▶ _OBJECTIVE_:
Return the line containing "for place, position", the line containing "shown = obj.evaluated_get(depsgraph)", and every line between them, exactly as they stand. Output nothing else.

▶ _RECORDED INFORMATION_:
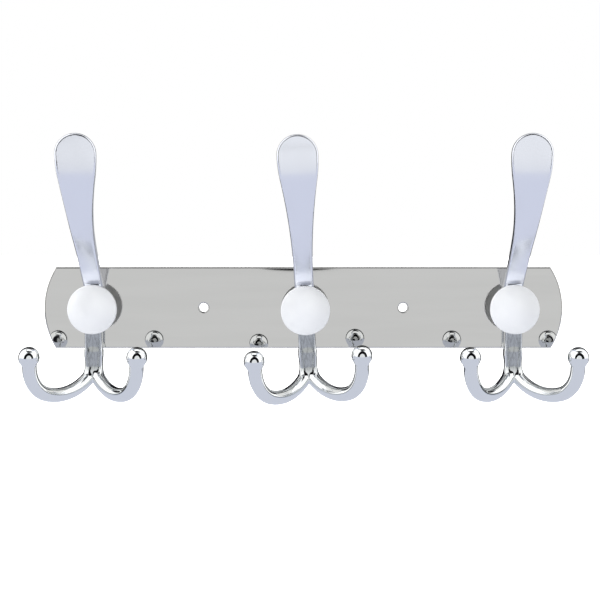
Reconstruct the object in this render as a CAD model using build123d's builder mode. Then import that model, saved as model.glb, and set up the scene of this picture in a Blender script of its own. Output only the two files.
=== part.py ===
"""Wall hook rack: a polished rail plate carrying three cast tri-hooks with round caps.

Frame: millimetres, X along the rail to the right as seen from the room, +Y into the wall, +Z up.
The origin is the centre of the plate's back face, which lies on the wall at Y = 0.
"""

import os
from math import asin, atan, cos, degrees, radians, sin

from build123d import *

# rail plate
PLATE_LENGTH = 320
PLATE_HEIGHT = 50
PLATE_THICK = 2.5
PLATE_END_RADIUS = 46.5
PLATE_EDGE_ROUND = 0.9
WALL_HOLE_DIA = 5.5
WALL_HOLE_SPACING = 123

# where the hooks stand on the rail, and how far each leans anticlockwise seen from the room
HOOK_SPACING = 128.3
HOOKS = {
    "left": (-HOOK_SPACING, 0, 0),
    "middle": (1.2, -0.6, 3),
    "right": (HOOK_SPACING, 0, 0),
}

# boss and cap
BOSS_DIA = 20
BOSS_HEIGHT = 10.5
CAP_DIA = 30
CAP_RIM = 2.2
CAP_CROWN = 5
CAP_EDGE_ROUND = 0.8
SPIGOT_DIA = 6
SPIGOT_LENGTH = 3
FIT_GAP = 0.03

# paddle-shaped upper hook: how it leans in side view
LEAN = 48.5
NECK_UP = 8
NECK_OUT = -1.3
BEND_UP = 44
BEND_RADIUS = 83.3
NECK_THICK = 5
BEND_THICK = 4.6
TIP_THICK = 3.8

# paddle-shaped upper hook: its outline seen from the room
NECK_HALF_WIDTH = 5.9
FLARE_START = 26
FLARE_RADIUS = 301
TIP_CENTRE = 92.5
TIP_RADIUS = 11.75
PADDLE_EDGE_ROUND = 1.5

# stem and the two lower prongs
STEM_WIDTH = 10.6
STEM_CORNER = 2.7
STEM_BACK = 1.3
STEM_TOP_FRONT = 10.4
STEM_BOTTOM_FRONT = 8.2
STEM_TAPER_START = -12
PRONG_START = (1.3, -34.8, 4.6)
PRONG_SPLAY = 51.6
PRONG_ARCS = ((10.3, 55.8), (36, 50.6), (18.2, 69.6))
PRONG_DIA = 8.5
BALL_UP = -24.9
BALL_DIA = 12.4

# the two screws behind each hook
SCREW_OFFSET = 6
SCREW_DIA = 4
SCREW_LENGTH = 9
SCREW_HEAD_DIA = 7.5
SCREW_HEAD_HEIGHT = 2.2
SCREW_SUNK = 0.1
SCREW_HOLE_DEPTH = 7
PLATE_HOLE_DIA = 4.3
RECESS_SPAN = 3.8
RECESS_WIDTH = 0.9
RECESS_DEPTH = 1.3


def hook_frame(across, up, tilt):
    """Plane on the plate's front: x across the hook, y up it, z out from the wall."""
    lean = radians(tilt)
    return Plane(origin=(across, -PLATE_THICK, up), x_dir=(cos(lean), 0, sin(lean)), z_dir=(0, -1, 0))


def side_plane(frame):
    """Plane through the hook's axis: x up the hook, y out from the wall."""
    return Plane(origin=frame.origin, x_dir=frame.y_dir, z_dir=frame.x_dir)


def make_paddle(frame):
    """Leaning blade cut to the paddle outline, with rounded edges."""
    along = Vector(cos(radians(LEAN)), sin(radians(LEAN)))
    outward = Vector(-along.Y, along.X)
    neck = Vector(NECK_UP, NECK_OUT)
    bend = neck + along * ((BEND_UP - NECK_UP) / along.X)
    tip = bend + Vector(BEND_RADIUS * along.Y, BEND_RADIUS * (1 - along.X))
    with BuildPart() as paddle:
        with BuildSketch(side_plane(frame)):
            with BuildLine():
                front = Line(neck + outward * (NECK_THICK / 2), bend + outward * (BEND_THICK / 2))
                front_bend = TangentArc(front @ 1, tip + Vector(0, TIP_THICK / 2), tangent=front % 1)
                back = Line(neck - outward * (NECK_THICK / 2), bend - outward * (BEND_THICK / 2))
                back_bend = TangentArc(back @ 1, tip - Vector(0, TIP_THICK / 2), tangent=back % 1)
                Line(front @ 0, back @ 0)
                Line(front_bend @ 1, back_bend @ 1)
            make_face()
        extrude(amount=TIP_RADIUS + 1, both=True)
        flare = 2 * degrees(atan((TIP_RADIUS - NECK_HALF_WIDTH) / (TIP_CENTRE - FLARE_START)))
        shoulder_radius = (TIP_CENTRE - FLARE_START) / sin(radians(flare)) - FLARE_RADIUS
        with BuildSketch(frame):
            with BuildLine():
                side = Line((NECK_HALF_WIDTH, 0), (NECK_HALF_WIDTH, FLARE_START))
                flare_arc = JernArc(side @ 1, side % 1, FLARE_RADIUS, -flare)
                shoulder = JernArc(flare_arc @ 1, flare_arc % 1, shoulder_radius, flare)
                JernArc(shoulder @ 1, shoulder % 1, TIP_RADIUS, 90)
                mirror(about=Plane.YZ)
                Line((-NECK_HALF_WIDTH, 0), side @ 0)
            make_face()
        extrude(amount=tip.Y + TIP_THICK, mode=Mode.INTERSECT)
        above_boss = paddle.edges().filter_by(
            lambda edge: frame.to_local_coords(edge.center()).Y > CAP_DIA / 2
        )
        fillet(above_boss, PADDLE_EDGE_ROUND)
    return paddle.part


def make_prong(frame, side):
    """Round prong that drops, sweeps outward and up in one splayed plane, with its ball."""
    start_across, start_up, start_out = PRONG_START
    start = frame.from_local_coords((side * start_across, start_up, start_out))
    splay = radians(PRONG_SPLAY)
    sideways = frame.x_dir * side * cos(splay) + frame.z_dir * sin(splay)
    splayed = Plane(origin=start, x_dir=sideways, z_dir=sideways.cross(frame.y_dir))
    with BuildPart() as prong:
        with BuildLine(splayed):
            path = Line((0, PRONG_DIA), (0, 0))
            for radius, turn in PRONG_ARCS:
                path = JernArc(path @ 1, path % 1, radius, turn)
            rise = BALL_UP - frame.to_local_coords(path @ 1).Y
            neck = Line(path @ 1, path @ 1 + (path % 1) * (rise / (path % 1).dot(frame.y_dir)))
        with BuildSketch(Plane(origin=start + frame.y_dir * PRONG_DIA, z_dir=-frame.y_dir)):
            Circle(PRONG_DIA / 2)
        sweep()
        with Locations(Location(neck @ 1)):
            Sphere(BALL_DIA / 2)
    return prong.part


def make_hook(frame):
    """One casting: boss, paddle, stem and two prongs, bored for its cap and screws."""
    stem_top = Plane(origin=frame.origin, x_dir=frame.x_dir, z_dir=-frame.y_dir)
    stem_sections = (
        (0, STEM_TOP_FRONT),
        (-STEM_TAPER_START, STEM_TOP_FRONT),
        (-PRONG_START[1], STEM_BOTTOM_FRONT),
    )
    with BuildPart() as hook:
        add(make_paddle(frame))
        with BuildSketch(frame):
            Circle(BOSS_DIA / 2)
        extrude(amount=BOSS_HEIGHT)
        for down, front in stem_sections:
            with BuildSketch(stem_top.offset(down)):
                with Locations((0, (STEM_BACK + front) / 2)):
                    RectangleRounded(STEM_WIDTH, front - STEM_BACK, STEM_CORNER)
        loft(ruled=True)
        add(make_prong(frame, -1))
        add(make_prong(frame, 1))
        with BuildSketch(frame.offset(BOSS_HEIGHT)):
            Circle(SPIGOT_DIA / 2)
        extrude(amount=-SPIGOT_LENGTH - FIT_GAP, mode=Mode.SUBTRACT)
        with BuildSketch(frame):
            with Locations((0, SCREW_OFFSET), (0, -SCREW_OFFSET)):
                Circle(SCREW_DIA / 2)
        extrude(amount=SCREW_HOLE_DEPTH, mode=Mode.SUBTRACT)
    return hook.part


def make_cap(frame):
    """Domed round cap with a spigot that sits in the boss."""
    crown_up = CAP_CROWN - CAP_RIM
    crown_radius = ((CAP_DIA / 2) ** 2 + crown_up**2) / (2 * crown_up)
    crown_angle = degrees(asin(CAP_DIA / 2 / crown_radius))
    with BuildPart() as cap:
        with BuildSketch(side_plane(frame)):
            with BuildLine():
                spigot = Polyline(
                    (0, BOSS_HEIGHT - SPIGOT_LENGTH),
                    (SPIGOT_DIA / 2 - FIT_GAP, BOSS_HEIGHT - SPIGOT_LENGTH),
                    (SPIGOT_DIA / 2 - FIT_GAP, BOSS_HEIGHT),
                    (CAP_DIA / 2, BOSS_HEIGHT),
                    (CAP_DIA / 2, BOSS_HEIGHT + CAP_RIM),
                )
                crown_centre = BOSS_HEIGHT + CAP_CROWN - crown_radius
                dome = CenterArc((0, crown_centre), crown_radius, 90 - crown_angle, crown_angle)
                Line(dome @ 1, spigot @ 0)
            profile = make_face()
            rim_corner = profile.vertices().sort_by(lambda vertex: vertex.X + vertex.Y)[-1]
            fillet(rim_corner, CAP_EDGE_ROUND)
        revolve(axis=Axis(frame.origin, frame.z_dir))
    return cap.part


def make_screw(frame, side):
    """Countersunk machine screw from behind the plate into the boss."""
    head_top = frame.offset(-PLATE_THICK + SCREW_SUNK)
    head = Plane(
        origin=head_top.from_local_coords((0, side * SCREW_OFFSET, 0)),
        x_dir=head_top.x_dir,
        z_dir=head_top.z_dir,
    )
    shank_radius = SCREW_DIA / 2 - FIT_GAP
    with BuildPart() as screw:
        with BuildSketch(head):
            Circle(SCREW_HEAD_DIA / 2)
        with BuildSketch(head.offset(SCREW_HEAD_HEIGHT)):
            Circle(shank_radius)
        loft()
        with BuildSketch(head):
            Circle(shank_radius)
        extrude(amount=SCREW_LENGTH)
        chamfer(screw.edges().sort_by(Axis(head.origin, head.z_dir))[-1], SCREW_DIA / 8)
        with BuildSketch(head):
            Rectangle(RECESS_SPAN, RECESS_WIDTH)
            Rectangle(RECESS_WIDTH, RECESS_SPAN)
        extrude(amount=RECESS_DEPTH, mode=Mode.SUBTRACT)
    return screw.part


def screw_hole_points():
    """Places of the hook screws on the plate, as X and Z."""
    points = []
    for place in HOOKS.values():
        for side in (1, -1):
            point = hook_frame(*place).from_local_coords((0, side * SCREW_OFFSET, 0))
            points.append((point.X, point.Z))
    return points


os.makedirs("parts", exist_ok=True)

plate_front = Plane(origin=(0, -PLATE_THICK, 0), x_dir=(1, 0, 0), z_dir=(0, -1, 0))
plate_back = Plane(origin=(0, 0, 0), x_dir=(-1, 0, 0), z_dir=(0, 1, 0))
end_sag = PLATE_END_RADIUS * (1 - cos(asin(PLATE_HEIGHT / 2 / PLATE_END_RADIUS)))
corner = (PLATE_LENGTH / 2 - end_sag, PLATE_HEIGHT / 2)

with BuildPart() as mounting_plate:
    with BuildSketch(plate_front):
        with BuildLine():
            right_end = ThreePointArc((corner[0], -corner[1]), (PLATE_LENGTH / 2, 0), corner)
            mirror(about=Plane.YZ)
            Line((-corner[0], corner[1]), corner)
            Line((-corner[0], -corner[1]), right_end @ 0)
        make_face()
        with Locations((-WALL_HOLE_SPACING / 2, 0), (WALL_HOLE_SPACING / 2, 0)):
            Circle(WALL_HOLE_DIA / 2, mode=Mode.SUBTRACT)
    extrude(amount=-PLATE_THICK)
    front_edges = mounting_plate.faces().sort_by(Axis.Y)[0].edges()
    fillet(front_edges, PLATE_EDGE_ROUND)
    with Locations(plate_back):
        with Locations(*[(-x, z) for x, z in screw_hole_points()]):
            CounterSinkHole(PLATE_HOLE_DIA / 2, SCREW_HEAD_DIA / 2 + 2 * SCREW_SUNK)
mounting_plate.part.label = "mounting_plate"
export_step(mounting_plate.part, "parts/mounting_plate.step")

for place, position in HOOKS.items():
    frame = hook_frame(*position)
    pieces = {
        f"hook_{place}": make_hook(frame),
        f"cap_{place}": make_cap(frame),
        f"hook_screw_{place}_upper": make_screw(frame, 1),
        f"hook_screw_{place}_lower": make_screw(frame, -1),
    }
    for name, piece in pieces.items():
        piece.label = name
        export_step(piece, f"parts/{name}.step")
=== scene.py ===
"""Looks of the wall hook rack: polished steel rail, three chromed tri-hooks and their satin caps."""

from math import atan, cos, pi, radians, sin

import bpy
import numpy as np
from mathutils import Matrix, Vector


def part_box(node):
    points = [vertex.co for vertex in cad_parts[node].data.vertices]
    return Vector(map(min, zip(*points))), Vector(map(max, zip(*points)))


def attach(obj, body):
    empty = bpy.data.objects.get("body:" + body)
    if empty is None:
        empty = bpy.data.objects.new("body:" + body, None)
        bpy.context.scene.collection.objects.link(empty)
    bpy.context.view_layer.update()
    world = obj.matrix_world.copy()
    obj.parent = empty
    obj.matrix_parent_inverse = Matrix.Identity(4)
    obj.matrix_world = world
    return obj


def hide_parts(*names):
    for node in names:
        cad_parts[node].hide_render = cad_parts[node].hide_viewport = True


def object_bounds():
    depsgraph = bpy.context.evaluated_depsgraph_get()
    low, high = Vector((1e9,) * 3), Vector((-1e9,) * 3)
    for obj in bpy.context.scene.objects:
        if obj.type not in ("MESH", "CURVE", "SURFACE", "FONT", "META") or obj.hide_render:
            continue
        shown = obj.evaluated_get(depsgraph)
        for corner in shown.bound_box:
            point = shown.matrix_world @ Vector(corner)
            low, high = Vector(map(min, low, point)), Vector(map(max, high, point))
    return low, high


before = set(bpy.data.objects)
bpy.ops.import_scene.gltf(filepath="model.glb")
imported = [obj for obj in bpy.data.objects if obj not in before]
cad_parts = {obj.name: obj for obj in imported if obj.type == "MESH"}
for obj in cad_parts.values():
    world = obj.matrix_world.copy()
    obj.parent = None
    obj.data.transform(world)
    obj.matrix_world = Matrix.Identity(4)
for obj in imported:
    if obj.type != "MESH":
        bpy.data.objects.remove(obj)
cad_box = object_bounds()

MM = 0.001
PLACES = ("left", "middle", "right")
MIDDLE_LEAN = radians(3)

# hook casting, in millimetres: across the hook, up it, out from the rail's front
PADDLE_LEAN = radians(48.5)
NECK_UP = 8
NECK_OUT = -1.3
BEND_UP = 44
BEND_RADIUS = 83.3
NECK_THICK = 5
BEND_THICK = 4.6
TIP_THICK = 3.8
NECK_HALF_WIDTH = 5.9
FLARE_START = 26
FLARE_RADIUS = 301
TIP_CENTRE = 92.5
TIP_RADIUS = 11.75
PADDLE_EDGE_ROUND = 1.4
BOSS_RADIUS = 10
BOSS_HEIGHT = 10.5
BOSS_EDGE_ROUND = 0.6
STEM_HALF_WIDTH = 5.3
STEM_CORNER = 2.7
STEM_BACK = 1.3
STEM_TOP_FRONT = 10.4
STEM_BOTTOM_FRONT = 8.2
STEM_TAPER_START = -12
STEM_RUN_IN = 6
PRONG_START = (1.3, -34.8, 4.6)
PRONG_SPLAY = radians(51.6)
PRONG_ARCS = ((10.3, 55.8), (36, 50.6), (18.2, 69.6))
PRONG_RADIUS = 4.25
BALL_UP = -24.9
BALL_RADIUS = 6.2
ROOT_BLEND = 1.5
STEM_BLEND = 2
FORK_BLEND = 0.9
BALL_BLEND = 0.8
SURFACE_STEP = 0.65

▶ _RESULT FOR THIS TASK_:
for place, position in HOOKS.items():
    frame = hook_frame(*position)
    pieces = {
        f"hook_{place}": make_hook(frame),
        f"cap_{place}": make_cap(frame),
        f"hook_screw_{place}_upper": make_screw(frame, 1),
        f"hook_screw_{place}_lower": make_screw(frame, -1),
    }
    for name, piece in pieces.items():
        piece.label = name
        export_step(piece, f"parts/{name}.step")
=== scene.py ===
"""Looks of the wall hook rack: polished steel rail, three chromed tri-hooks and their satin caps."""

from math import atan, cos, pi, radians, sin

import bpy
import numpy as np
from mathutils import Matrix, Vector


def part_box(node):
    points = [vertex.co for vertex in cad_parts[node].data.vertices]
    return Vector(map(min, zip(*points))), Vector(map(max, zip(*points)))


def attach(obj, body):
    empty = bpy.data.objects.get("body:" + body)
    if empty is None:
        empty = bpy.data.objects.new("body:" + body, None)
        bpy.context.scene.collection.objects.link(empty)
    bpy.context.view_layer.update()
    world = obj.matrix_world.copy()
    obj.parent = empty
    obj.matrix_parent_inverse = Matrix.Identity(4)
    obj.matrix_world = world
    return obj


def hide_parts(*names):
    for node in names:
        cad_parts[node].hide_render = cad_parts[node].hide_viewport = True


def object_bounds():
    depsgraph = bpy.context.evaluated_depsgraph_get()
    low, high = Vector((1e9,) * 3), Vector((-1e9,) * 3)
    for obj in bpy.context.scene.objects:
        if obj.type not in ("MESH", "CURVE", "SURFACE", "FONT", "META") or obj.hide_render:
            continue
        shown = obj.evaluated_get(depsgraph)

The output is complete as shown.